Static variables, on the other hand, are class variables. This means that every object created from the class shares the same variable. An excellent example to understand this is by asking the question: Count objects that are created of a particular class? The solution requires that we must have a counter to keep track of the objects that are created from a specific class by incrementing the counter at each constructor call. The counter variable, therefore, must be shared (not a copy) by all the objects that are created. This counter variable is the right candidate to be declared as static.
public class Main { public static int counter = 0; public Main(){ counter ++; System.out.println("No. of objects = " +counter); } public static void main(String[] args) { Main m1 = new Main(); Main m2 = new Main(); Main m3 = new Main(); } }
The static field has many other applications, such as creating a global variable. This is particularly useful in creating application-level programming constants. Because static fields are shared among all instances of the class, no separate memory allocation occurs when the class is instantiated. When JVM loads the class definition into memory, static fields of a class get allocated just once. Any number of objects instantiated share this allocated space throughout the life of the program. The non-static fields, on the other hand, have separate existences with each object created and has an independent memory space. This memory is garbage collected with its container as the object gets out of scope. Therefore, any modification of value on the non-static variable remains local to the instantiated object and is not reflected on other instantiation of the same class. Because a static variable is shared, the modification is visible to all instances of the class.
The static Methods
Similar to static fields, a method can also be declared as static. Methods typically define the behavior of the class. There are methods whose behavior depends on the state of the object, and there are methods whose behavior does not depend on the state of the object. Consider the trim() method of the String class, which returns a string value after removing leading and trailing whitespaces. This method depends on the state of the String object whose whitespace it must remove. There is another method, such as valueOf (Boolean c), in the String class, which returns the string representation of the Boolean argument. This method is not dependent on the state of the string object while operating on the argument. These types of methods, which are not dependent on the state of the object but somehow related to the class itself, are a right candidate to be declared as the static method.

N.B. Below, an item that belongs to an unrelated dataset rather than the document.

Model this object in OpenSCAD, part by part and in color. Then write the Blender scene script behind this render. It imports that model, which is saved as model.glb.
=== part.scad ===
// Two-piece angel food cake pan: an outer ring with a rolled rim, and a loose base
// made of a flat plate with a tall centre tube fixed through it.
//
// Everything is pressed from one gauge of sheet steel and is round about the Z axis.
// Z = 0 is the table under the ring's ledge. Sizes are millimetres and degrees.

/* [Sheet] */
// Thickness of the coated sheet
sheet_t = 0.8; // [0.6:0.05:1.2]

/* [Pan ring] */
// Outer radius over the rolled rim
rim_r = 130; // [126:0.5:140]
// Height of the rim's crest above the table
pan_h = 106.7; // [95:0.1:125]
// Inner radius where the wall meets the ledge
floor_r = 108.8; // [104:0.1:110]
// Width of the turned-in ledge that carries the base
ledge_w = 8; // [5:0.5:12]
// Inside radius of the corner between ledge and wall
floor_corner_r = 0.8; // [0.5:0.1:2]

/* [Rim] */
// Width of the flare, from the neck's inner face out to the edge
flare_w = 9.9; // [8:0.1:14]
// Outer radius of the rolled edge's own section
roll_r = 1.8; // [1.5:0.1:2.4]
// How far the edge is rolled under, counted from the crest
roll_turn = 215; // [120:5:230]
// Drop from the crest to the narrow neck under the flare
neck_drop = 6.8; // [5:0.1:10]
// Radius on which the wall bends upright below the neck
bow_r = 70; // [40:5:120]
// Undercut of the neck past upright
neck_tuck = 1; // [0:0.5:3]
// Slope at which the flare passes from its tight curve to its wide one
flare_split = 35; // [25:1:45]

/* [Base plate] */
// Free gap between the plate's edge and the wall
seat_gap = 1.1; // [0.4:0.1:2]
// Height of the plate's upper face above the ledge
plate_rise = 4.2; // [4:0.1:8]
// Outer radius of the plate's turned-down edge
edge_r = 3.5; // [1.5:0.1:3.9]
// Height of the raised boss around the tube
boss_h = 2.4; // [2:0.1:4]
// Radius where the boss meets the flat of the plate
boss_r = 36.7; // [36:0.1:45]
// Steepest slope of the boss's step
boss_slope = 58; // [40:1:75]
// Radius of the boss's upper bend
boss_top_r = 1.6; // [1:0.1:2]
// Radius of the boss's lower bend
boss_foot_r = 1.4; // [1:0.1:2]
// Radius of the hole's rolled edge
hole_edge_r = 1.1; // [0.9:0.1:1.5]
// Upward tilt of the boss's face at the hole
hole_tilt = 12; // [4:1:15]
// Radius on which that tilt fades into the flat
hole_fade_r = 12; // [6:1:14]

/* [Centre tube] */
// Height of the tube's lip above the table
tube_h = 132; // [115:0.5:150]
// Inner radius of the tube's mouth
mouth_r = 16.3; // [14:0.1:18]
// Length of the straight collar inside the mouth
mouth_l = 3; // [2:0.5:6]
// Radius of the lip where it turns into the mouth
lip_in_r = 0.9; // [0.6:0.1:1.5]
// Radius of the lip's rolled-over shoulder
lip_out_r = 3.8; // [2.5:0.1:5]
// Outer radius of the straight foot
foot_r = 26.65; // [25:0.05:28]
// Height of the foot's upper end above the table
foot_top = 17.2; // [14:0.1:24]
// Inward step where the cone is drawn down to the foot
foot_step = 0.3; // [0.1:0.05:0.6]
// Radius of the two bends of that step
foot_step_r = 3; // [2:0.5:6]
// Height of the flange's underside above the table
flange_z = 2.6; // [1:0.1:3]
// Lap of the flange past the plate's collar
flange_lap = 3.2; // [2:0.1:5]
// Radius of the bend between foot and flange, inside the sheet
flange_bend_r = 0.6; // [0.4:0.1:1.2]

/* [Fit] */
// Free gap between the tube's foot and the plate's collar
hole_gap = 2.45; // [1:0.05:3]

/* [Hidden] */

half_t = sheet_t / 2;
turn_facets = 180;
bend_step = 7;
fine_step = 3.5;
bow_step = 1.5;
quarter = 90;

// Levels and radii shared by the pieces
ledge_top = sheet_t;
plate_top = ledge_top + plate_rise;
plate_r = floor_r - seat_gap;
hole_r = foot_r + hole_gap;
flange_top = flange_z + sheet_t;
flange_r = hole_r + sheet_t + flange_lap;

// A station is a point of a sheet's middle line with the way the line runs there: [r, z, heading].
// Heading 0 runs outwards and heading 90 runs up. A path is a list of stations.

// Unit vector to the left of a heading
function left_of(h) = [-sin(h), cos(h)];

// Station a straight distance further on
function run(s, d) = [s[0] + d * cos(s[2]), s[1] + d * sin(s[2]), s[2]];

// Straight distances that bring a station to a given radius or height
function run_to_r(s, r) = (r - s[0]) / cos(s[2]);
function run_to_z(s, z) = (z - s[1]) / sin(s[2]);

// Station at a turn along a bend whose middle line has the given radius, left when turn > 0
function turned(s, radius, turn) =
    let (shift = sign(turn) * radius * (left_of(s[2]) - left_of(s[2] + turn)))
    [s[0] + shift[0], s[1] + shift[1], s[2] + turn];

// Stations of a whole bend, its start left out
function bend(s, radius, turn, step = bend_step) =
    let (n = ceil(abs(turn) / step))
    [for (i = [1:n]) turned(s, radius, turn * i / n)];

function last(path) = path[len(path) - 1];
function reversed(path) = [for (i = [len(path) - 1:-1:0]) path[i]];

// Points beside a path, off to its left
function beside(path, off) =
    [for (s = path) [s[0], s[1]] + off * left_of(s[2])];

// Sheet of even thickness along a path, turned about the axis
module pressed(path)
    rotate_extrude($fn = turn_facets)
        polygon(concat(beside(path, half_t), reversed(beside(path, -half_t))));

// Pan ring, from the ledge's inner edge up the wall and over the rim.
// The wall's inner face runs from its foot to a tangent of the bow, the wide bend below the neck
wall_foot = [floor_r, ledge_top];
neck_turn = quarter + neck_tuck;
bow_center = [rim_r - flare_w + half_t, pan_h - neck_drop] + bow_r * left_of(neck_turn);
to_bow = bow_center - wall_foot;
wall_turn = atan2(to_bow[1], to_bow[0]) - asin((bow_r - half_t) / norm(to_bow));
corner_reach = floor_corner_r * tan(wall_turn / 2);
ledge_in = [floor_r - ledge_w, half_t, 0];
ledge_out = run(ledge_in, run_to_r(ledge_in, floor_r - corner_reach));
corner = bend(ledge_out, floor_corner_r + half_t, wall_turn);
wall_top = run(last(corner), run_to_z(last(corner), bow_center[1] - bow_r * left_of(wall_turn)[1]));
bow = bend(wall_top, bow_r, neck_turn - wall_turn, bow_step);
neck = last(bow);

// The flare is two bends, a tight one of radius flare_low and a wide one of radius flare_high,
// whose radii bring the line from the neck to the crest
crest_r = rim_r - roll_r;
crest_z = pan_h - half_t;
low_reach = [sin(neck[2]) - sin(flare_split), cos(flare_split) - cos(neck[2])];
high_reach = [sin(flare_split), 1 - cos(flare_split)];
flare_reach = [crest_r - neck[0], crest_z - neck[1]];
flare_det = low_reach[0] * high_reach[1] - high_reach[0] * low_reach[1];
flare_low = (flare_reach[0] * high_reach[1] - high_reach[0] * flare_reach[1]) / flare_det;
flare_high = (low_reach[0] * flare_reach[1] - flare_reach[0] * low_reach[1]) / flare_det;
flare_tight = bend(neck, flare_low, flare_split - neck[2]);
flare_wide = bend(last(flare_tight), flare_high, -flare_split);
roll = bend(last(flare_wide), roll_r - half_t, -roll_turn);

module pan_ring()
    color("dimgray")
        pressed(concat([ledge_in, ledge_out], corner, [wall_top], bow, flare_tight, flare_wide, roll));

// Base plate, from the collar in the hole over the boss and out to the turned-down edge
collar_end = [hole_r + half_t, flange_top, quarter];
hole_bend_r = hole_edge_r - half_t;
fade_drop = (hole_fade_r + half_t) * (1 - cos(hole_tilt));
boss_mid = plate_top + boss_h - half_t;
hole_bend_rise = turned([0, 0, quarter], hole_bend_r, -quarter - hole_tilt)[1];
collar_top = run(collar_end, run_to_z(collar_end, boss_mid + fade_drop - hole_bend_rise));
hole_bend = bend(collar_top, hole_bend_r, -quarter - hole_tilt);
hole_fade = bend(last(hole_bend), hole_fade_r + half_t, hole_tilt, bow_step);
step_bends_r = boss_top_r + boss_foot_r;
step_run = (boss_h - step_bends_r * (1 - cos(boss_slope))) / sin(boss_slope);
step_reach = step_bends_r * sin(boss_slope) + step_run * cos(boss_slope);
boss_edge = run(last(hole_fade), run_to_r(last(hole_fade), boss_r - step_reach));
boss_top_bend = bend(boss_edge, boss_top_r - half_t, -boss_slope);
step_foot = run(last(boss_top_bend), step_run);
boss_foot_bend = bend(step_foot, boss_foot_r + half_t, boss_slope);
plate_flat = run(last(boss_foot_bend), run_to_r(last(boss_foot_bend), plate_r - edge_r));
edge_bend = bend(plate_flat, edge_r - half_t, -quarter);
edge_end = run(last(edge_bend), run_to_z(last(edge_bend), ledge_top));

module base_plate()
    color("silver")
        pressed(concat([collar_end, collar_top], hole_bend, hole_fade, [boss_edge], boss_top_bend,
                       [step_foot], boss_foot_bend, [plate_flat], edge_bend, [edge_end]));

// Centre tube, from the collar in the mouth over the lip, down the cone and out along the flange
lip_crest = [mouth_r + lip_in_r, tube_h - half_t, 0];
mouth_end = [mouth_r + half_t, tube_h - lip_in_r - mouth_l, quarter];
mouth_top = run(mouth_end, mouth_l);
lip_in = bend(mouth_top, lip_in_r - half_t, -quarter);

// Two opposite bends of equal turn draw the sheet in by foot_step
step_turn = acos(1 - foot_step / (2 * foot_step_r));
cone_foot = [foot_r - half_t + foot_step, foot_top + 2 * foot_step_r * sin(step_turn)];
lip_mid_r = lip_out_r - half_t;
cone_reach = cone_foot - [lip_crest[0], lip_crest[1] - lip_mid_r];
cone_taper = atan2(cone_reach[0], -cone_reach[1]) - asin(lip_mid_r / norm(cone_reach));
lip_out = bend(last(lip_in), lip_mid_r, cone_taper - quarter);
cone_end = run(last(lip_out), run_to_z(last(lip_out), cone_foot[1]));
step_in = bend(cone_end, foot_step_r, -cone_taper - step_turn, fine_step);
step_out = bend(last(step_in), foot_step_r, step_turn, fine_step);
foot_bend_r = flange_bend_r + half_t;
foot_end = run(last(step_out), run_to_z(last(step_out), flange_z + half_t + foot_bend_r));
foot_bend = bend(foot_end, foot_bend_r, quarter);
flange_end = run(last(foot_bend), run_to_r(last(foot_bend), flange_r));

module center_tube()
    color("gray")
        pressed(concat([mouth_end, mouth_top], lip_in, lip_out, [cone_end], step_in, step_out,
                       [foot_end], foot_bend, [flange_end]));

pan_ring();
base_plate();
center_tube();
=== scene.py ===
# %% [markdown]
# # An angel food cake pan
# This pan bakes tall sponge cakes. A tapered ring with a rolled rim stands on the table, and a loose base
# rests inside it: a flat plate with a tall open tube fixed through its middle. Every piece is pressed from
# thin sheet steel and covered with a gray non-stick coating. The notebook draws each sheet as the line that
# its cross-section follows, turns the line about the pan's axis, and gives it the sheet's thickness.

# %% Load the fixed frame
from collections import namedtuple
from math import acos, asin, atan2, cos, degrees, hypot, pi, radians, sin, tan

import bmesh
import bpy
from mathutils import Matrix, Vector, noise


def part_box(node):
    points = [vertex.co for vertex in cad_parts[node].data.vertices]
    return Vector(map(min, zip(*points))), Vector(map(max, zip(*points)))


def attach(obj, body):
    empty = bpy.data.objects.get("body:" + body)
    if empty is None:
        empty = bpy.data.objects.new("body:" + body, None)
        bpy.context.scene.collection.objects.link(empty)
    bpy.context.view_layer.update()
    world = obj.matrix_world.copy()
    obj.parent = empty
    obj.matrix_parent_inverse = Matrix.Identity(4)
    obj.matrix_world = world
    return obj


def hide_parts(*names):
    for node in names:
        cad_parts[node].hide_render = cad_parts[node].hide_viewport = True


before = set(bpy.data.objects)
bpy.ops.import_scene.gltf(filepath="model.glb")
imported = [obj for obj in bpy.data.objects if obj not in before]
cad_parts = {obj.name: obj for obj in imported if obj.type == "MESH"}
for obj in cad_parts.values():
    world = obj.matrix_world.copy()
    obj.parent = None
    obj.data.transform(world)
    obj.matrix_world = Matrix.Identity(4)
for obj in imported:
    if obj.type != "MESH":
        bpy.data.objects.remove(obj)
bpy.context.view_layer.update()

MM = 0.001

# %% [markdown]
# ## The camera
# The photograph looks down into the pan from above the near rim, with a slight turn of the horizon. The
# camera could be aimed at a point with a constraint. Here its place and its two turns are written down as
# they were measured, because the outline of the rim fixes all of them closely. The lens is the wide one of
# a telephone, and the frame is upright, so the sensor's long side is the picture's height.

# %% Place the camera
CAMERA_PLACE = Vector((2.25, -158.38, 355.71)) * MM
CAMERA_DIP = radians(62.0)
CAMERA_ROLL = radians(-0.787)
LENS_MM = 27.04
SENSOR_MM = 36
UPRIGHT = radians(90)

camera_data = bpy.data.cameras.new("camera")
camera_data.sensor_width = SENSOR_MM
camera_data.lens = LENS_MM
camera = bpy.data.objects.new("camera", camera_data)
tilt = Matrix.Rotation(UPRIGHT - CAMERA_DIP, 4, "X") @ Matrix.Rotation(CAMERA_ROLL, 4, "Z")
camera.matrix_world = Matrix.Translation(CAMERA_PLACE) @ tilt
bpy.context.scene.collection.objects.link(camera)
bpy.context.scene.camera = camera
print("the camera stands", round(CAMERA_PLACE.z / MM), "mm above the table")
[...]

Similar to static fields, a static method is also called a class method rather than object method for the same reason.
Accessing static Fields/Methods
A static field can be accessed via object reference as well as by the class name whereas non-static fields or methods, even if declared public, cannot be accessed by the class name. Invoking through class name means that we do not have to instantiate an object of the class to invoke the field or method. In the Java API library, all methods in the Math class are declared static. As a result, we can invoke them by the class name as follows.
System.out.println("Square root of 8.36 = " + Math.sqrt(8.36)); System.out.println("Ceiling value of 8.36 = " + Math.ceil(8.36)); System.out.println("Floor value of 8.36 = " + Math.floor(8.36));
Note that there is no need to maintain any object state for the preceding calculation. Therefore, there is absolutely no reason to create an object to request these services.

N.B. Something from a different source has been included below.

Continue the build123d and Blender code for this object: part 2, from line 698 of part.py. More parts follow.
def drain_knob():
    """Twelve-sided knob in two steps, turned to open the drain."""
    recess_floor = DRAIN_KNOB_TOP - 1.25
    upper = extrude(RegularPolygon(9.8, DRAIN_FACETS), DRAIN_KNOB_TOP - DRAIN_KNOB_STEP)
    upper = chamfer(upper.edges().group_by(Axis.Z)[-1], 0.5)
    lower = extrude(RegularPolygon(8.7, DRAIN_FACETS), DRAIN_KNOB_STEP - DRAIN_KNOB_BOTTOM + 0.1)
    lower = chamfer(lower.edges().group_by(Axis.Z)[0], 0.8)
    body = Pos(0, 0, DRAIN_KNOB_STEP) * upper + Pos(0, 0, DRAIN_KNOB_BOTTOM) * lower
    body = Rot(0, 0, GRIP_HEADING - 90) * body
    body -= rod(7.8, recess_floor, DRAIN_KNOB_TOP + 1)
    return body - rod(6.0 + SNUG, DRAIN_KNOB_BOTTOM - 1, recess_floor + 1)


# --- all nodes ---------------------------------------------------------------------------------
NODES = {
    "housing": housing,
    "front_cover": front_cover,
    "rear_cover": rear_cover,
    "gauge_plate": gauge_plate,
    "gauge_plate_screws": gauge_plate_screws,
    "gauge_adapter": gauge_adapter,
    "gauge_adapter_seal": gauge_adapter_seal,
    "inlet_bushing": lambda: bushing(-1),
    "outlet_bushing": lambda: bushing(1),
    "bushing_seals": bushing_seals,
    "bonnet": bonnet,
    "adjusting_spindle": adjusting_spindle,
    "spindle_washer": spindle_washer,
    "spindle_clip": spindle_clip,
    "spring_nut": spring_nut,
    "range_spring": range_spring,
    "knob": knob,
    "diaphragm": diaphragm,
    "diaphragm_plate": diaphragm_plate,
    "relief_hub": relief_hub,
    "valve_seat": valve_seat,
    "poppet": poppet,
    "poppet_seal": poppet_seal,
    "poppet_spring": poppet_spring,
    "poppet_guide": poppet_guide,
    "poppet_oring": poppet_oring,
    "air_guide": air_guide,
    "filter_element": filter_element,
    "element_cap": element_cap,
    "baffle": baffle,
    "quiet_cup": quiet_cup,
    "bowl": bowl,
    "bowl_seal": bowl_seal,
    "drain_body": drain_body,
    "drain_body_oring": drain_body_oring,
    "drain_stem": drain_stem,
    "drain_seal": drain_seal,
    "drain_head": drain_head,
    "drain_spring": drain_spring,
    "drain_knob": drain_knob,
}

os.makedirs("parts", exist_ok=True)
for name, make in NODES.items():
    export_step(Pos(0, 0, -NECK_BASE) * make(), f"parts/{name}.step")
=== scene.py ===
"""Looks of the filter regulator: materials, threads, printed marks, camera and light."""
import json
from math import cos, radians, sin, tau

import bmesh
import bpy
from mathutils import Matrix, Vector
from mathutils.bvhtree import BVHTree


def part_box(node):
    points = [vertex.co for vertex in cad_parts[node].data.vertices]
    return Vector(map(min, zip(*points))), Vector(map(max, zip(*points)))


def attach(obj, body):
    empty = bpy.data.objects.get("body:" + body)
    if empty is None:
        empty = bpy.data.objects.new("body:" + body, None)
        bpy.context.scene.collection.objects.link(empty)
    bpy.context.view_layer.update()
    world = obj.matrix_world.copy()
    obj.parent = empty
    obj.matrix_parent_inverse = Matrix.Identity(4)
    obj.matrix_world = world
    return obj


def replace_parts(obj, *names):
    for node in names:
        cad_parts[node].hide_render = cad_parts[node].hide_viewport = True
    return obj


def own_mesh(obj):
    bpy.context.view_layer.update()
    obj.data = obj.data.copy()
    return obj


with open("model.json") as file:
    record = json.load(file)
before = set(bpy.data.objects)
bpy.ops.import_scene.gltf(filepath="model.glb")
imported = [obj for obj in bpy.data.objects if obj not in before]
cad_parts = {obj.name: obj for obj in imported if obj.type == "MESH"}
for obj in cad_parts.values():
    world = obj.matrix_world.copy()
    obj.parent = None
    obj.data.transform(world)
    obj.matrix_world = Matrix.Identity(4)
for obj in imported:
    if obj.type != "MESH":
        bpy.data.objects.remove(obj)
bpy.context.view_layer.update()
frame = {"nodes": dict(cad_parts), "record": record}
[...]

As we can see, the main method in Java is always declared by using a static modifier in the method declaration. This is a necessary because main typically is the first method that is invoked by the JVM; therefore, the interpreter must be allowed to invoke it without instantiating an object from the class that contains main.
Because static methods are qualified to be invoked without instantiating a class, we cannot use a this or super reference in a static method. This is obvious, isn’t it? The this and super references have no meaning or do not exist without a class instance. Also, the static fields and methods are accessible within the static method code. The non-static fields are restricted to the class instance, hence they cannot be accessed within the body of the static method.

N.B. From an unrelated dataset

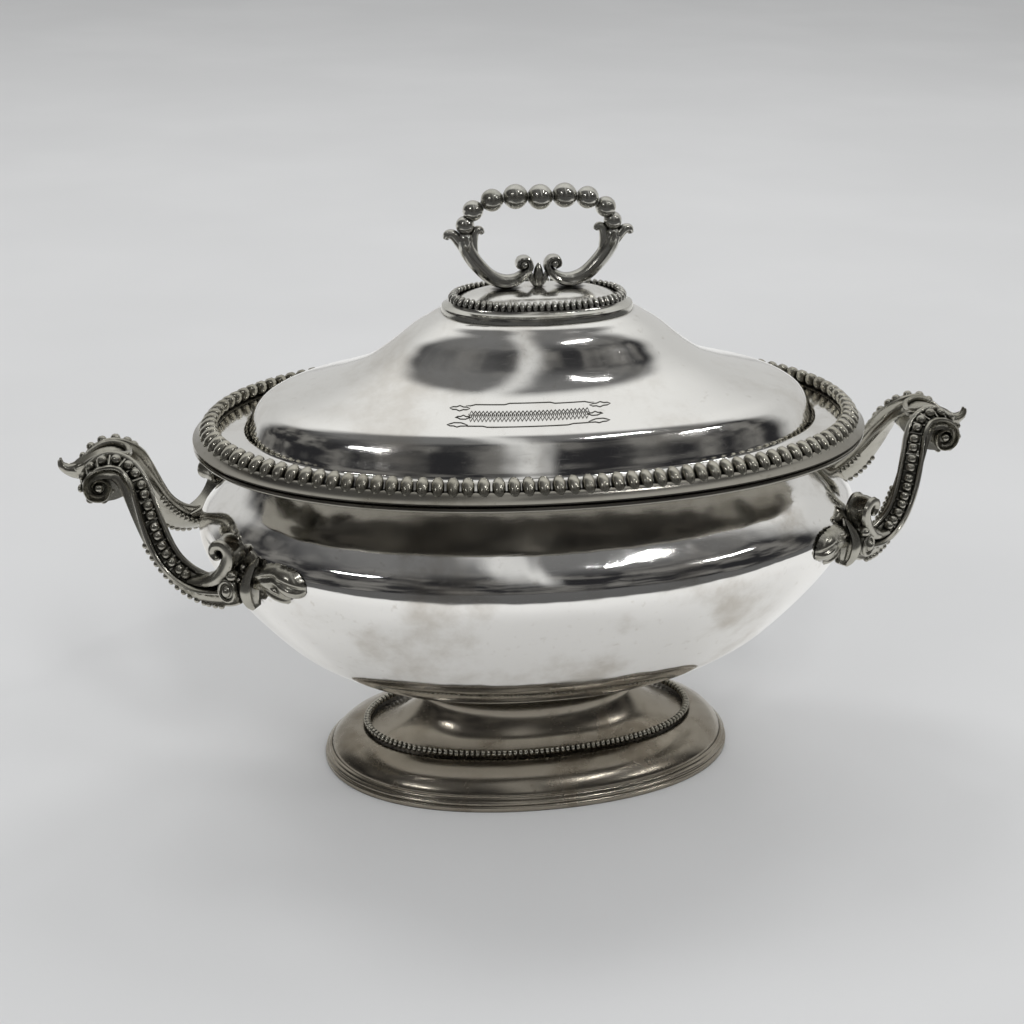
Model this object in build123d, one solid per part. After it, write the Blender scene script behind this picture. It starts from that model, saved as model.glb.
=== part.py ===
from build123d import *
import os
from math import cos, pi, sin

# Oval two-handled soup tureen of electroplated sheet metal with cast handles and a lift-off lid.
# Millimetres. +X runs along the long axis through both side handles, +Z is up, and the origin is
# at the centre of the foot on the table. Every horizontal section is the same kind of oval.

# Driving dimensions
OVAL_SWELL = 0.049  # plan curve: how far the oval swells past a true ellipse between its axes
RIM_A, RIM_B = 148.0, 92.2  # half-length and half-width of the rim's outer edge
RIM_Z = 160.0  # top of the bowl's flat brim
SHEET = 1.4  # thickness of the raised sheet in bowl, lid and foot
FOOT_A, FOOT_B = 95.0, 61.0  # half-length and half-width of the foot
FOOT_BEAD_A, FOOT_BEAD_B, FOOT_BEAD_Z = 75.6, 39.3, 17.7
CROWN_A, CROWN_B, CROWN_Z = 41.5, 24.5, 211.5  # the oval moulding on top of the lid
CROWN_BEAD_A, CROWN_BEAD_B, CROWN_BEAD_Z = 36.6, 19.6, 217.8
RIM_BEAD_A, RIM_BEAD_B, RIM_BEAD_Z = 141.2, 85.4, 164.1
RIM_BEADS, FOOT_BEADS, CROWN_BEADS = 122, 106, 56
LID_GAP = 0.6  # clearance between the lid's flange and the rim border
HANDLE_ROOT = (131.0, 49.0)  # where each arm's plane meets the bowl, as x and y
HANDLE_HEAD = (190.0, 9.5)  # where each arm's plane passes the outer scroll
ARM_WIDTH, ARM_DEPTH = 10.5, 8.5
SPUR_X, SPUR_Z = 203.6, 153.0
STUD_X = 14.0  # the lid handle's two threaded studs stand at plus and minus this
STUD_RADIUS, NUT_RADIUS, NUT_HEIGHT = 1.5, 3.6, 2.6
WASHER_RADIUS, WASHER_HEIGHT = 5.0, 0.8

# Levels of the bowl's outside from the bottom up: half-length, half-width, height
BOWL_LEVELS = [
    (47.0, 24.4, 34.0), (58.0, 32.0, 38.0), (73.0, 42.4, 44.0), (87.0, 52.0, 50.0),
    (99.0, 60.3, 57.0), (111.0, 68.6, 66.0), (122.5, 76.5, 78.0), (134.0, 84.5, 92.0),
    (143.0, 90.7, 106.0), (147.0, 93.4, 118.0), (145.2, 91.2, 126.0), (139.5, 85.0, 133.0),
    (133.0, 78.2, 139.0), (128.2, 73.0, 145.0), (125.5, 70.0, 150.5), (127.0, 71.3, 155.0),
]
# Levels of the lid's outside from its flange up
LID_LEVELS = [
    (124.4, 68.6, 161.4), (124.3, 68.6, 165.0), (122.8, 67.6, 169.5), (120.8, 66.5, 172.5),
    (117.6, 64.8, 175.0), (112.0, 61.8, 177.5), (101.0, 55.9, 180.5), (87.6, 48.6, 184.5),
    (76.2, 42.4, 189.0), (68.0, 38.0, 194.0), (61.4, 34.8, 199.0), (55.2, 31.8, 204.0),
    (48.8, 28.4, 208.0), (41.0, 24.0, CROWN_Z),
]
# Levels of the foot from the table up to the neck
FOOT_LEVELS = [
    (91.8, 57.8, 0.8), (91.8, 57.8, 6.2), (90.4, 56.3, 9.0), (87.4, 52.9, 12.0),
    (83.2, 48.0, 14.4), (79.0, 43.0, 15.6), (75.0, 38.6, 15.4), (70.0, 34.6, 16.2),
    (62.5, 29.4, 19.4), (55.0, 26.2, 24.5), (50.0, 25.0, 30.0), (50.5, 26.6, 36.8),
]


def oval_point(a, b, z, angle):
    """Point of the oval with half-length a and half-width b at height z."""
    x = a * cos(angle) * (1 + OVAL_SWELL * sin(angle) ** 2)
    y = b * sin(angle) * (1 + OVAL_SWELL * cos(angle) ** 2)
    return Vector(x, y, z)


def oval_face(a, b, z):
    """Flat oval face at height z."""
    count = 32
    points = [oval_point(a, b, z, 2 * pi * i / count) for i in range(count)]
    return Face(Wire([Edge.make_spline(points, periodic=True)]))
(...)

package com.mano.examples; public class Main { private static int staticIntVar; private int intVar; public Main(){ } public static void staticFunc(){ // ... } public void nonStaticFunc(){ // ... } public static void main(String[] args) { staticIntVar = 10; // This is OK intVar = 10; // This is not OK, will not compile staticFunc(); // This is OK nonStaticFunc(); // This is not OK, will not compile } }
The static Initializers
The static initializers are encompassed within the curly braces preceded by the static keyword. It is like a method definition without a name, arguments, or return type, like an anonymous method. But, why do we need static initializers? In a typical scenario, constructors are used to initialize the non-static fields. They are called each time objects are instantiated. We can use the constructor to initialize the static field of a class, but static initializers have a different purpose. In a situation where we need to initialize fields before the constructor is invoked, such that the value of the field is already available in the field when the constructor is invoked, static initializers are used. The static initializers or the block are executed automatically during class load time. This is particularly useful in allocation of resources that are required throughout the life-cycle of the class. There can be multiple initialization block in a program.
public class Main { static{ int CONSTANT_A = 99; int CONSTANT_B = 100; // ... } static{ String NAME_A = "HELLO"; String NAME_B = "WORLD"; // ... } // ... }
Note that JVM puts some restriction on the size of the block. The limit is 64K; therefore, we must limit our code accordingly. We cannot throw a checked exception from the static block. And, as should be obvious, a this or super reference cannot be used within the static block. The static initializers make testing difficult; therefore, they should be used sparingly.
Conclusion
The Java API library makes extensible use of static fields and methods. Here, we explored some of the intricacies of using static modifiers in Java code. The static keyword is basically used to modify a field or method, making it a part of the class, which opens the opportunity of shared resources among the instances of that class. It is a direct contrast to the non-static members of a class. A class also can be static, but here we have not explored the idea.